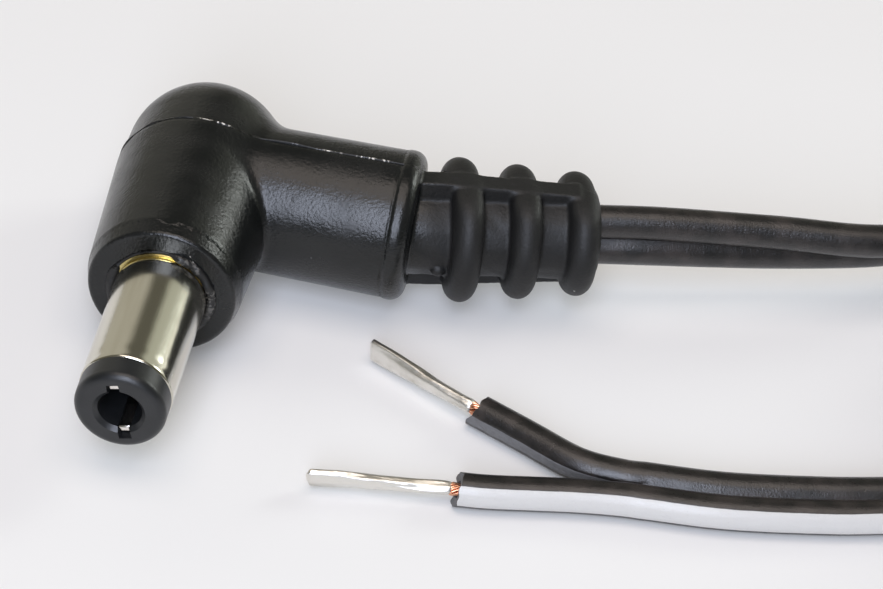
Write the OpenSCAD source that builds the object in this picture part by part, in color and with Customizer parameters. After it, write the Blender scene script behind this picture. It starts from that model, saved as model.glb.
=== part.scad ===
// Right-angle DC power plug, over-moulded on a flat two-core cord.
// Origin: barrel axis, at the housing's front face. The barrel points to -Y,
// the arm and the cord leave to +X, and the plug lies on its side with +Z up.

/* [Barrel] */
// Outside diameter of the barrel tube
barrel_d = 5.5; // [4.6:0.1:6.6]
// Wall of the barrel tube
barrel_wall = 0.3; // [0.2:0.05:0.4]
// Length of bare metal in front of the housing
barrel_len = 9.2; // [7:0.1:12]
// Radius rolled into the barrel's front edge
barrel_round = 0.15; // [0.05:0.05:0.2]
// Step in radius where the barrel necks down into the brass ring
barrel_neck = 0.2; // [0.15:0.05:0.3]

/* [Nose insulator] */
// Length of the insulator in front of the metal
nose_len = 1.7; // [1:0.1:2.5]
// Step from the barrel's surface in to the insulator's nose
nose_step = 0.05; // [0:0.05:0.2]
// Radius on the nose's outer edge
nose_round = 0.5; // [0.2:0.1:0.8]
// Diameter of the bore that takes the jack's centre pin
bore_d = 2.6; // [2:0.1:2.8]
// Chamfer at the mouth of the bore
bore_lead = 0.25; // [0.1:0.05:0.4]
// Width of the two slots that hold the fork's tines
slot_w = 0.75; // [0.5:0.05:1]
// Thickness of the insulator left behind each slot
slot_skin = 0.27; // [0.2:0.01:0.4]
// Turn of the slots from upright about the barrel axis
slot_angle = 15; // [0:5:90]

/* [Fork contact] */
// Thickness of a tine
tine_t = 0.35; // [0.2:0.05:0.4]
// How far the tips of the tines stay behind the nose's face
tine_setback = 0.6; // [0.3:0.1:1.5]
// How far each tine springs into the bore
tine_spring = 0.3; // [0.1:0.05:0.5]

/* [Housing] */
// Diameter of the elbow at the parting plane, which also sets the floor
elbow_d = 10.5; // [9.6:0.1:13]
// Diameter of the elbow behind its front edge
front_d = 9.5; // [9:0.1:11]
// Radius on the elbow's front edge
front_round = 0.5; // [0.2:0.1:0.8]
// Length of the ring at the elbow's front
lip_len = 0.9; // [0.9:0.1:1.6]
// Step up from that ring to the elbow
lip_step = 0.06; // [0:0.02:0.2]
// Distance from the front face back to the arm's axis
arm_back = 10.6; // [9.5:0.1:14]
// Length of the elbow's straight part behind the arm's axis
dome_back = 2; // [1:0.1:4]
// Taper in radius of that straight part
dome_taper = 0.1; // [0:0.05:0.4]
// Step at the parting plane where the front mould half is larger
mould_step = 0.12; // [0:0.02:0.2]
// Shift of the front mould half along the arm
mould_shift = 0.2; // [0:0.05:0.3]

/* [Arm] */
// Length from the barrel axis to the arm's end
arm_len = 14; // [12.5:0.1:18]
// Diameter of the arm where it leaves the elbow
arm_d = 9; // [8.6:0.1:10]
// Diameter of the arm at its end
arm_end_d = 9.4; // [8.8:0.1:10.4]
// Radius on the arm's end edge
arm_round = 1; // [0.4:0.1:1.4]
// Straight part of the ring at the arm's end, before its rounded edge
arm_ring = 0.3; // [0.1:0.1:1]
// Step up from the arm to that ring
ring_step = 0.06; // [0:0.02:0.2]

/* [Strain relief] */
// Angle that the strain relief leans away from the arm's axis
relief_lean = 14; // [4:1:30]
// Radius of the bend between arm and strain relief
bend_r = 6; // [5:0.5:10]
// Number of ribs
ribs = 3; // [2:1:5]
// Distance from one rib to the next
rib_pitch = 3.6; // [2.8:0.1:5]
// Width of a rib
rib_w = 2; // [1.4:0.1:2.4]
// Diameter over the first rib
rib_first_d = 8.9; // [7.6:0.1:9.4]
// Diameter over the last rib
rib_last_d = 7.7; // [7:0.1:8.6]
// Diameter of the core between the ribs
core_d = 5.6; // [5.2:0.1:6.2]
// Thickness of the flat web along the parting plane
web_t = 1.3; // [0.8:0.1:1.8]
// Height over the webs at the arm
web_first_h = 8; // [6.6:0.1:8.6]
// Height over the webs at the last rib
web_last_h = 6.8; // [6.2:0.1:7.4]

/* [Terminals] */
// Depth of the brass ring's washer behind the housing's face
washer_back = 2; // [1.8:0.1:2.6]
// Thickness of the stamped terminals
terminal_t = 0.45; // [0.3:0.05:0.5]
// Diameter of the brass ring's washer
washer_d = 7.5; // [7.2:0.1:7.6]
// Step from the barrel out to the brass collar
collar_step = 0.2; // [0.15:0.05:0.25]
// Height of the collar in front of the housing
collar_proud = 0.1; // [0:0.05:0.3]
// Width of both solder tails
tail_w = 1; // [0.8:0.05:1.1]
// Distance from the front face to the ends of the solder tails
tail_back = 7.6; // [7:0.1:8]
// Thickness of the insulating disc behind the barrel
disc_t = 0.6; // [0.4:0.1:0.8]
// Diameter of the fork's rivet
rivet_d = 1.5; // [1.2:0.1:1.8]
// Diameter of the inner mould around the terminals
inner_d = 8.1; // [8:0.1:8.4]
// Diameter of the inner mould around the cord
inner_arm_d = 6.6; // [6.2:0.1:7]
// Distance from the barrel axis to the inner mould's end in the arm
inner_arm_len = 8.8; // [8:0.1:10]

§

▸ **WORK TO BE COMPLETED**
Return the listing above word for word.

▸ **RESPONSE TO THE EXERCISE**
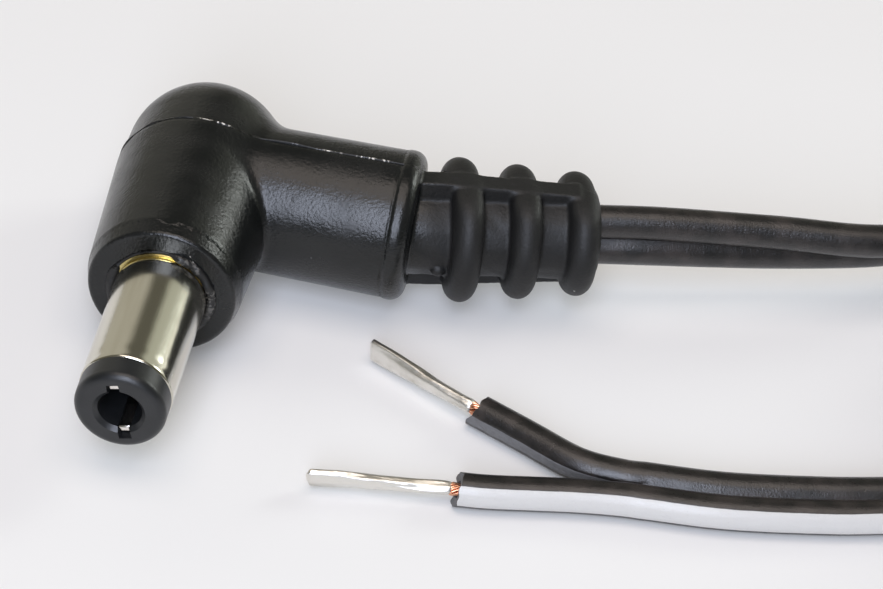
Write the OpenSCAD source that builds the object in this picture part by part, in color and with Customizer parameters. After it, write the Blender scene script behind this picture. It starts from that model, saved as model.glb.
=== part.scad ===
// Right-angle DC power plug, over-moulded on a flat two-core cord.
// Origin: barrel axis, at the housing's front face. The barrel points to -Y,
// the arm and the cord leave to +X, and the plug lies on its side with +Z up.

/* [Barrel] */
// Outside diameter of the barrel tube
barrel_d = 5.5; // [4.6:0.1:6.6]
// Wall of the barrel tube
barrel_wall = 0.3; // [0.2:0.05:0.4]
// Length of bare metal in front of the housing
barrel_len = 9.2; // [7:0.1:12]
// Radius rolled into the barrel's front edge
barrel_round = 0.15; // [0.05:0.05:0.2]
// Step in radius where the barrel necks down into the brass ring
barrel_neck = 0.2; // [0.15:0.05:0.3]

/* [Nose insulator] */
// Length of the insulator in front of the metal
nose_len = 1.7; // [1:0.1:2.5]
// Step from the barrel's surface in to the insulator's nose
nose_step = 0.05; // [0:0.05:0.2]
// Radius on the nose's outer edge
nose_round = 0.5; // [0.2:0.1:0.8]
// Diameter of the bore that takes the jack's centre pin
bore_d = 2.6; // [2:0.1:2.8]
// Chamfer at the mouth of the bore
bore_lead = 0.25; // [0.1:0.05:0.4]
// Width of the two slots that hold the fork's tines
slot_w = 0.75; // [0.5:0.05:1]
// Thickness of the insulator left behind each slot
slot_skin = 0.27; // [0.2:0.01:0.4]
// Turn of the slots from upright about the barrel axis
slot_angle = 15; // [0:5:90]

/* [Fork contact] */
// Thickness of a tine
tine_t = 0.35; // [0.2:0.05:0.4]
// How far the tips of the tines stay behind the nose's face
tine_setback = 0.6; // [0.3:0.1:1.5]
// How far each tine springs into the bore
tine_spring = 0.3; // [0.1:0.05:0.5]

/* [Housing] */
// Diameter of the elbow at the parting plane, which also sets the floor
elbow_d = 10.5; // [9.6:0.1:13]
// Diameter of the elbow behind its front edge
front_d = 9.5; // [9:0.1:11]
// Radius on the elbow's front edge
front_round = 0.5; // [0.2:0.1:0.8]
// Length of the ring at the elbow's front
lip_len = 0.9; // [0.9:0.1:1.6]
// Step up from that ring to the elbow
lip_step = 0.06; // [0:0.02:0.2]
// Distance from the front face back to the arm's axis
arm_back = 10.6; // [9.5:0.1:14]
// Length of the elbow's straight part behind the arm's axis
dome_back = 2; // [1:0.1:4]
// Taper in radius of that straight part
dome_taper = 0.1; // [0:0.05:0.4]
// Step at the parting plane where the front mould half is larger
mould_step = 0.12; // [0:0.02:0.2]
// Shift of the front mould half along the arm
mould_shift = 0.2; // [0:0.05:0.3]

/* [Arm] */
// Length from the barrel axis to the arm's end
arm_len = 14; // [12.5:0.1:18]
// Diameter of the arm where it leaves the elbow
arm_d = 9; // [8.6:0.1:10]
// Diameter of the arm at its end
arm_end_d = 9.4; // [8.8:0.1:10.4]
// Radius on the arm's end edge
arm_round = 1; // [0.4:0.1:1.4]
// Straight part of the ring at the arm's end, before its rounded edge
arm_ring = 0.3; // [0.1:0.1:1]
// Step up from the arm to that ring
ring_step = 0.06; // [0:0.02:0.2]

/* [Strain relief] */
// Angle that the strain relief leans away from the arm's axis
relief_lean = 14; // [4:1:30]
// Radius of the bend between arm and strain relief
bend_r = 6; // [5:0.5:10]
// Number of ribs
ribs = 3; // [2:1:5]
// Distance from one rib to the next
rib_pitch = 3.6; // [2.8:0.1:5]
// Width of a rib
rib_w = 2; // [1.4:0.1:2.4]
// Diameter over the first rib
rib_first_d = 8.9; // [7.6:0.1:9.4]
// Diameter over the last rib
rib_last_d = 7.7; // [7:0.1:8.6]
// Diameter of the core between the ribs
core_d = 5.6; // [5.2:0.1:6.2]
// Thickness of the flat web along the parting plane
web_t = 1.3; // [0.8:0.1:1.8]
// Height over the webs at the arm
web_first_h = 8; // [6.6:0.1:8.6]
// Height over the webs at the last rib
web_last_h = 6.8; // [6.2:0.1:7.4]

/* [Terminals] */
// Depth of the brass ring's washer behind the housing's face
washer_back = 2; // [1.8:0.1:2.6]
// Thickness of the stamped terminals
terminal_t = 0.45; // [0.3:0.05:0.5]
// Diameter of the brass ring's washer
washer_d = 7.5; // [7.2:0.1:7.6]
// Step from the barrel out to the brass collar
collar_step = 0.2; // [0.15:0.05:0.25]
// Height of the collar in front of the housing
collar_proud = 0.1; // [0:0.05:0.3]
// Width of both solder tails
tail_w = 1; // [0.8:0.05:1.1]
// Distance from the front face to the ends of the solder tails
tail_back = 7.6; // [7:0.1:8]
// Thickness of the insulating disc behind the barrel
disc_t = 0.6; // [0.4:0.1:0.8]
// Diameter of the fork's rivet
rivet_d = 1.5; // [1.2:0.1:1.8]
// Diameter of the inner mould around the terminals
inner_d = 8.1; // [8:0.1:8.4]
// Diameter of the inner mould around the cord
inner_arm_d = 6.6; // [6.2:0.1:7]
// Distance from the barrel axis to the inner mould's end in the arm
inner_arm_len = 8.8; // [8:0.1:10]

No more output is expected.